There's a few interesting common species whose response to being threatened are worth mentioning. The jataí (small, wasp-like bees) run away to hide when threatened; the arapuás (small, completely black bees) try to bite you. The mandaçaias have a similar behavior to the jataís.

And one thing I learned as well is that we have a native bee species called "lemon bee", which they are predatory bees that invade hives and release a substance that smells like lemon (hence the name), which intoxicates bees in their hive. The attacked bees either leave their home or die, to which the lemon bees just invade their colonies and steal all the food. They literally make a gas chamber inside the hive.

I am fascinated by the amount of bee diversity we have in Brazil. If anyone's interested to check them out, search for "melipona".

Just to go off of this, carpenter bees are closely related to mason bees and are another kind of solitary (non-hive bee). I think carpenter bees are the greatest and I can't stop thinking about carpenter bees. They are a bee, which is cool, but also a lone wolf, also cool. In my wooden house I have several carpenter bee nests. My neighbor Mr. Grubb hates all my carpenter bees because he says all the holes they are making in his walls will make his house collapse, but he doesn't see it, he doesn't see carpenter bee magic. 10/10 please consider adopting some carpenter bees!!

I'm not familiar with American carpenter bees, but I have made it my mission to feed the European ones. They are extremely fond of clary sage and from what I have read online [0] this is true for all Xylocopa on the American continent too, so please consider planting some.

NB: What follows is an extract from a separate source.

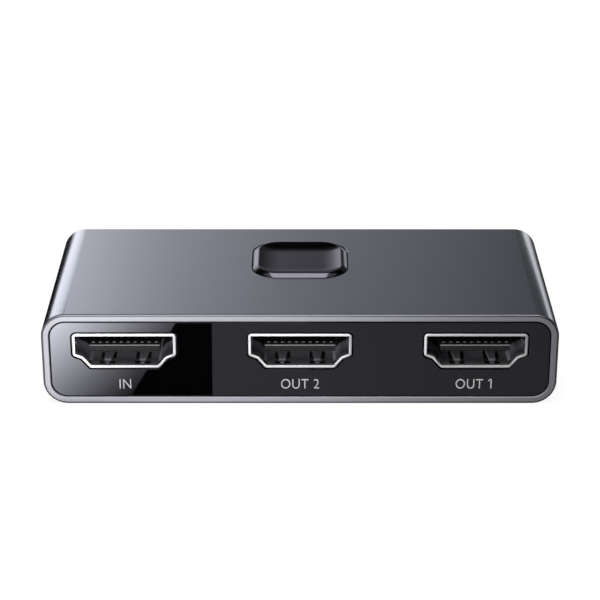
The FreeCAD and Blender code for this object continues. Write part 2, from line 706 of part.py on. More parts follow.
def button_cap():
    """Cap with a bevel all round and a dished top, on a flange and a stem that push the switch."""
    outline = button_outline()
    rim_z = CASE_HEIGHT + BUTTON_RISE
    rim = grown(outline, -BUTTON_BEVEL_WIDTH)
    body = slab(outline, FLANGE_TOP_Z, CASE_HEIGHT)
    bevel_base = rounded_wire(outline, in_plan(CASE_HEIGHT))
    bevel_top = rounded_wire(rim, in_plan(rim_z))
    bevel = Part.makeLoft([bevel_base, bevel_top], True, True)
    flange = slab(flange_outline(), FLANGE_BOTTOM_Z, FLANGE_TOP_Z)
    stem = upright_cylinder(BUTTON_STEM_DIAMETER, 0, BUTTON_Y, STEM_BOTTOM_Z, FLANGE_BOTTOM_Z)
    cap = joined([body, bevel, flange, stem])
    rings = [rounded_wire(grown(rim, -inset), in_plan(rim_z - drop)) for inset, drop in dish_steps()]
    return cap.cut(Part.makeLoft(rings, True, True))


def button_guide():
    """Ring round the flange, bonded under the sleeve's top, with a ledge at each side below the flange."""
    pocket = grown(flange_outline(), GUIDE_CLEARANCE)
    outside = grown(pocket, GUIDE_WALL)
    ring = slab(outside, LEDGE_TOP_Z, CEILING_Z)
    ring = ring.cut(slab(pocket, LEDGE_TOP_Z, CEILING_Z))
    plate = slab(outside, LEDGE_TOP_Z - GUIDE_LEDGE_THICKNESS, LEDGE_TOP_Z)
    half_channel = BUTTON_WIDTH / 2 + BUTTON_FLANGE_LIP - GUIDE_LEDGE_REACH
    deep = BUTTON_DEPTH
    low = (-half_channel, BUTTON_Y - deep, LEDGE_TOP_Z - GUIDE_LEDGE_THICKNESS)
    channel = block(low, (half_channel, BUTTON_Y + deep, LEDGE_TOP_Z))
    return joined([ring, plate.cut(channel)])


# Tactile switch

def switch_base():
    """Square moulded base with a round well for the dome and plunger."""
    square = rectangle(SWITCH_SIZE, SWITCH_SIZE, 0.0, 0, BUTTON_Y)
    base = slab(square, BOARD_TOP_Z, SWITCH_BASE_TOP_Z)
    well = upright_cylinder(SWITCH_WELL_DIAMETER, 0, BUTTON_Y, SWITCH_WELL_FLOOR_Z, SWITCH_BASE_TOP_Z)
    return base.cut(well)


def switch_cover():
    """Pressed plate over the well, with the hole for the plunger."""
    square = rectangle(SWITCH_SIZE, SWITCH_SIZE, 0.0, 0, BUTTON_Y)
    top_z = SWITCH_BASE_TOP_Z + SWITCH_COVER_THICKNESS
    plate = slab(square, SWITCH_BASE_TOP_Z, top_z)
    hole = PLUNGER_DIAMETER + 2 * PLUNGER_CLEARANCE
    return plate.cut(upright_cylinder(hole, 0, BUTTON_Y, SWITCH_BASE_TOP_Z, top_z))


def switch_plunger():
    """Post on a thick flange, which the cover keeps in the well and which bears on the dome."""
    flange_top_z = SWITCH_BASE_TOP_Z - PLUNGER_PLAY
    flange_bottom_z = SWITCH_WELL_FLOOR_Z + DOME_HEIGHT + PLUNGER_PLAY
    post = upright_cylinder(PLUNGER_DIAMETER, 0, BUTTON_Y, flange_top_z, PLUNGER_TOP_Z)
    flange = upright_cylinder(PLUNGER_FLANGE_DIAMETER, 0, BUTTON_Y, flange_bottom_z, flange_top_z)
    return joined([post, flange])


def switch_dome():
    """Snap dome: sheet pressed to a shallow cone with a level top, standing on the well's floor."""
    foot = Vector(0, BUTTON_Y, SWITCH_WELL_FLOOR_Z)
    outside = Part.makeCone(DOME_DIAMETER / 2, DOME_TOP_DIAMETER / 2, DOME_HEIGHT, foot)
    return outside.cut(outside.translated(Vector(0, 0, -DOME_SHEET)))


def gull_wing(width, sheet, height, reach, shoulder):
    """Lead that leaves a body's side at x = 0, drops to the board at z = 0 and ends in a foot."""
    half = width / 2
    top = block((0, -half, height - sheet), (shoulder, half, height))
    drop = block((shoulder - sheet, -half, 0), (shoulder, half, height))
    foot = block((shoulder - sheet, -half, 0), (reach, half, sheet))
    return joined([top, drop, foot])


def both_sides(lead, body_half_width, centre_x, rows_y):
    """The lead repeated along both sides of a body that stands on the board."""
    placed = []
    for y in rows_y:
        right = lead.translated(Vector(body_half_width, 0, 0))
        left = right.mirror(Vector(0, 0, 0), Vector(1, 0, 0))
        for side in (right, left):
            placed.append(side.translated(Vector(centre_x, y, BOARD_TOP_Z)))
    return placed


def switch_terminals():
    """Four terminals of the switch."""
    lead = gull_wing(TERMINAL_WIDTH, TERMINAL_SHEET, TERMINAL_HEIGHT, TERMINAL_REACH, TERMINAL_SHOULDER)
    rows = [BUTTON_Y - TERMINAL_SPACING / 2, BUTTON_Y + TERMINAL_SPACING / 2]
    return group(both_sides(lead, SWITCH_SIZE / 2, 0, rows))


# Parts soldered to the board

def chip_body(width, length, height, x, y, low_z):
    """Moulded chip with one chamfered corner that marks its first lead."""
    corners = rectangle(width, length, 0.0, x, y)
    first = corners[0]
    cut_corner = [(first[0], first[1] + CHIP_CORNER_CHAMFER, 0.0), (first[0] + CHIP_CORNER_CHAMFER, first[1], 0.0)]
    return slab(cut_corner + corners[1:], low_z, low_z + height)


def signal_switch_chip():
    """Flat leadless chip that routes the signals, left of the button."""
    size = SWITCH_CHIP_SIZE
    return chip_body(size, size, SWITCH_CHIP_HEIGHT, -CHIP_OFFSET, BUTTON_Y, BOARD_TOP_Z)


def toggle_chip():
    """Small logic chip that turns each press into a change of port, right of the button."""
    low_z = BOARD_TOP_Z + TOGGLE_CHIP_STANDOFF
    width = TOGGLE_CHIP_WIDTH
    return chip_body(width, TOGGLE_CHIP_LENGTH, TOGGLE_CHIP_HEIGHT, CHIP_OFFSET, BUTTON_Y, low_z)


def toggle_chip_leads():
    """Leads of the toggle chip."""
    height = TOGGLE_CHIP_STANDOFF + TOGGLE_CHIP_HEIGHT / 2
    lead = gull_wing(TOGGLE_LEAD_WIDTH, TOGGLE_LEAD_SHEET, height, TOGGLE_LEAD_REACH, TOGGLE_LEAD_SHOULDER)
    middle = (TOGGLE_LEADS_PER_SIDE - 1) / 2
    rows = [BUTTON_Y + (index - middle) * TOGGLE_LEAD_PITCH for index in range(TOGGLE_LEADS_PER_SIDE)]
    return group(both_sides(lead, TOGGLE_CHIP_WIDTH / 2, CHIP_OFFSET, rows))


def centred_block(length, width, height, x, low_y):
    """Block on the board, centred on x, with its front at low_y."""
    low = (x - length / 2, low_y, BOARD_TOP_Z)
    return block(low, (x + length / 2, low_y + width, BOARD_TOP_Z + height))


def protection_arrays():
    """Two surge protection arrays behind each port."""
    low_y = PORT_BACK_Y + ARRAY_GAP_BEHIND_PORT
    blocks = []
    for x in port_centres():
        for side in (-1, 1):
            centre = x + side * ARRAY_SPACING / 2
            blocks.append(centred_block(ARRAY_LENGTH, ARRAY_WIDTH, ARRAY_HEIGHT, centre, low_y))
    return group(blocks)


def supply_diodes():
    """One diode in line with each port at the board's rear edge, so that any port can feed the chips."""
    low_y = BOARD_REAR_Y - DIODE_REAR_GAP - DIODE_WIDTH
    return group([centred_block(DIODE_LENGTH, DIODE_WIDTH, DIODE_HEIGHT, x, low_y) for x in port_centres()])


def part_row(side, height):
    """Row of small two-ended parts behind the chip on one side of the board."""
    chip_half = max(SWITCH_CHIP_SIZE, TOGGLE_CHIP_LENGTH) / 2
    low_y = BUTTON_Y + chip_half + CHIP_PART_GAP
    middle = (PARTS_IN_ROW - 1) / 2
    blocks = []
    for index in range(PARTS_IN_ROW):
        x = side * CHIP_OFFSET + (index - middle) * CHIP_PART_PITCH
        blocks.append(centred_block(CHIP_PART_WIDTH, CHIP_PART_LENGTH, height, x, low_y))
    return group(blocks)


def build_nodes():
    """Every sub-part by its name, in assembly order."""
    nodes = {
        "sleeve": sleeve(),
        "front_fascia": front_fascia(),
        "front_fascia_tape": fascia_tape(),
        "front_frame": carrier_frame(),
        "rear_fascia": rear_fascia(),
        "rear_fascia_tape": mirrored_in_depth(fascia_tape()),
        "rear_frame": mirrored_in_depth(carrier_frame()),
        "chassis_tray": chassis_tray(),
        "circuit_board": circuit_board(),
        "board_screws": board_screws(),
        "button_cap": button_cap(),
        "button_guide": button_guide(),
        "switch_base": switch_base(),
        "switch_cover": switch_cover(),
        "switch_plunger": switch_plunger(),
        "switch_dome": switch_dome(),
        "switch_terminals": switch_terminals(),
        "signal_switch_chip": signal_switch_chip(),
        "toggle_chip": toggle_chip(),
        "toggle_chip_leads": toggle_chip_leads(),
        "protection_arrays": protection_arrays(),
        "supply_diodes": supply_diodes(),
        "capacitors": part_row(-1, CAPACITOR_HEIGHT),
        "resistors": part_row(1, RESISTOR_HEIGHT),
    }
    shell = port_shell()
    contacts = port_contacts()
    insulator = port_insulator(contacts)
    port_names = ["input", "output_2", "output_1"]
    for name, x in zip(port_names, port_centres()):
        place = Vector(x, 0, 0)
        nodes[name + "_port_shell"] = shell.translated(place)
        nodes[name + "_port_insulator"] = insulator.translated(place)
        nodes[name + "_port_contacts"] = contacts.translated(place)
    return nodes


def main():
    """Writes one STEP file for each sub-part."""
    os.makedirs("parts", exist_ok=True)
    for name, shape in build_nodes().items():
        shape.exportStep(os.path.join("parts", name + ".step"))
        box = shape.BoundBox
        print(f"{name}: {len(shape.Solids)} solids, valid {shape.isValid()}, volume {shape.Volume:.3f},",
              f"x {box.XMin:.2f} to {box.XMax:.2f}, y {box.YMin:.2f} to {box.YMax:.2f},",
              f"z {box.ZMin:.2f} to {box.ZMax:.2f}")


main()
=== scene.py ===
"""Looks of a slim HDMI switch: metal sleeve, gloss fascias, three bright sockets and a dished button."""

import json
import logging
import math
from dataclasses import dataclass, field
from enum import Enum
from typing import Collection, Iterable, Sequence

import bmesh
import bpy
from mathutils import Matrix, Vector
from mathutils.geometry import tessellate_polygon

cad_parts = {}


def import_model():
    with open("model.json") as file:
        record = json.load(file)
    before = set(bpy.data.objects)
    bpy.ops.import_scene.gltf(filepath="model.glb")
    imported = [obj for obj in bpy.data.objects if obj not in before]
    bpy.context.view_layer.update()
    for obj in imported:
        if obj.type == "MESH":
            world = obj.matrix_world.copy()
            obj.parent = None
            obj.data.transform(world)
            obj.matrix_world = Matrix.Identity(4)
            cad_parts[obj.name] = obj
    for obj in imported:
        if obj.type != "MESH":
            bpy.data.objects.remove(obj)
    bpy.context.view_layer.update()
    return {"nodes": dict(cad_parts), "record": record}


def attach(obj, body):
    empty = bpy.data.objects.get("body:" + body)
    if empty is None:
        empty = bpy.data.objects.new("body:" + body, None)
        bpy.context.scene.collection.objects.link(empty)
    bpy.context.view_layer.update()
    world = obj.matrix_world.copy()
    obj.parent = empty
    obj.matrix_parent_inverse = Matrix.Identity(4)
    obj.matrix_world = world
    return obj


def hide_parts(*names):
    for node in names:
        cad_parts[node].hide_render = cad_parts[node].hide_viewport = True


MM = 0.001
MERGE = 1e-7
CASE_BODY = "case"
BUTTON_BODY = "button"
FLAT_ANGLE = math.radians(1.0)
EDGE_ANGLE = math.radians(30.0)
UP = Vector((0.0, 0.0, 1.0))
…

[0] https://www.fountainofplants.com/post/clary-sage-salvia-scla...

Edit: yet another typo I give up!!

I wonder what it would be like to have a giant Mason Bee hotel in a riparian buffer strip alongside a plot. One problem would be as you point out that predators could find them easily. Another might be that pollinating one crop doesn't do enough for a mason bee all season long.

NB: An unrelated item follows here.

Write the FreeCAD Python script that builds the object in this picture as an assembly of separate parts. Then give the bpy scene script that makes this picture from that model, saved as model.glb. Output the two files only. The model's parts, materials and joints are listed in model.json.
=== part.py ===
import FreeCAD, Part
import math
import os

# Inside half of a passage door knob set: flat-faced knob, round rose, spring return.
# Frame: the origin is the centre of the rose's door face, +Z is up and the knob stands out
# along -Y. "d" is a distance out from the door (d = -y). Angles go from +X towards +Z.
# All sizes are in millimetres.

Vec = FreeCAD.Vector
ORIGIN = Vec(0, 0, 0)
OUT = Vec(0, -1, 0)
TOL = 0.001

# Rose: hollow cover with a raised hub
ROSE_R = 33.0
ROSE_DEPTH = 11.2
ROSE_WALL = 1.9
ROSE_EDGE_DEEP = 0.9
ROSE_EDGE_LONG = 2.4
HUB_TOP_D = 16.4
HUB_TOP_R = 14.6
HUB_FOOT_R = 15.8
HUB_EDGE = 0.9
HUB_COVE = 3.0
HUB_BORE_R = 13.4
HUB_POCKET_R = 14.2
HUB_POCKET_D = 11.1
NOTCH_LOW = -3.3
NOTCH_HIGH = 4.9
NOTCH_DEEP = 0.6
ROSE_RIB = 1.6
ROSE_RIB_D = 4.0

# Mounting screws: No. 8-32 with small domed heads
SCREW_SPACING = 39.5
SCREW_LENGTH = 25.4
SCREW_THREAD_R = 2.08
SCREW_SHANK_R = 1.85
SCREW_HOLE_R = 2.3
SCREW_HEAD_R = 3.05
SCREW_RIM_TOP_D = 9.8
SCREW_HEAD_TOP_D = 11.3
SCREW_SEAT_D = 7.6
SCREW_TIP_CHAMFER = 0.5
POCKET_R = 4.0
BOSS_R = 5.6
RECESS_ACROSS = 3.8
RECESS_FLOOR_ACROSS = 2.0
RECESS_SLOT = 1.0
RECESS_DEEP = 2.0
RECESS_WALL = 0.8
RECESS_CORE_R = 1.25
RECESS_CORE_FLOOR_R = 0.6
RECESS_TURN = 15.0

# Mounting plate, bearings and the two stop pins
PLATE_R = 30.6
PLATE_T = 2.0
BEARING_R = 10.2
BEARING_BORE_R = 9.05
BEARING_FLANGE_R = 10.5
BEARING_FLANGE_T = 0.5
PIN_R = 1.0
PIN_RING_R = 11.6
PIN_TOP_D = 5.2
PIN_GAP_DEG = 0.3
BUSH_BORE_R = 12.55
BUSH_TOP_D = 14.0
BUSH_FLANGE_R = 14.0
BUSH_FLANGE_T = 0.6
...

It looks like some folks use them for berries though: https://backyardbeekeeping.iamcountryside.com/plants-pollina...

We have some of those in our wild crazy yard. I gotta build me some homes for them because you're right they are so cute.

I thought you meant "Giant mason bee" which is not native in north america, is an endangered species and whose jaws might not appeal to the uninitiated.

Wow, that is one large bee.

Looking into these guys, I find it pretty funny that one of the only "sightings" of this bug were a couple of specimens for sale on ebay.

During the season we had a bunch of mason bee nests inside the hollow metal of our porch furniture. Supposedly, mason bees can sting, but the sting is barely perceptible.

You have now convinced me to be the biggest supporter of mason bees now, thank you.

Welcome to the rabbi-- er, bee hole

I’m urging for someone to write «welcome to the rab-bee hole», and now someone did!

I have a line of big orange flowers lining the border of my front lawn. Sometimes ill just sit in the mulch and watch a dozen kinds of bees I’ve never seen before happily moving amongst them. Green bees and all sorts. Never a lot of any species just a wild variety

Here is a video tutorial on hosting Mason Bees - https://www.youtube.com/watch?v=VQhg82f-OPI

You can start out simple, but you might need to be more involved if you want to prevent the spread of parasites since they are more easily spread when all the mason bee larvae are in one place.

I've got a ton of mason bee tubes. They are awesome.

To use a silicon valley analogy, nobody has figured out how to scale out mason bees. Not to the > 200sq miles of pomegranates, pistachios, and almonds owned by the Resnicks. The Resnicks funded some in-house research and apparently considred it a failure.

It's probably possible. Might not even be hard once you know the trick, but it's certainly not a slam-dunk.

Supposedly, it only takes 250 mason bees to do the same pollination as 10,000 honeybees. I think there are people working on scaling this. The honey business is secondary to the pollination money, so having pollination done without having to truck around large hives, could be a big deal.

Not to be confused with mining or carpenter bees that also like logs. My mom's yard has some carpenter bees that live in the ground. They are as big as bumble bees but more black and a male drone hovers around in a certain area above the females and will dive bomb other male carpenter bees. The male bees will follow you around if you go into their area but they never stung anyone.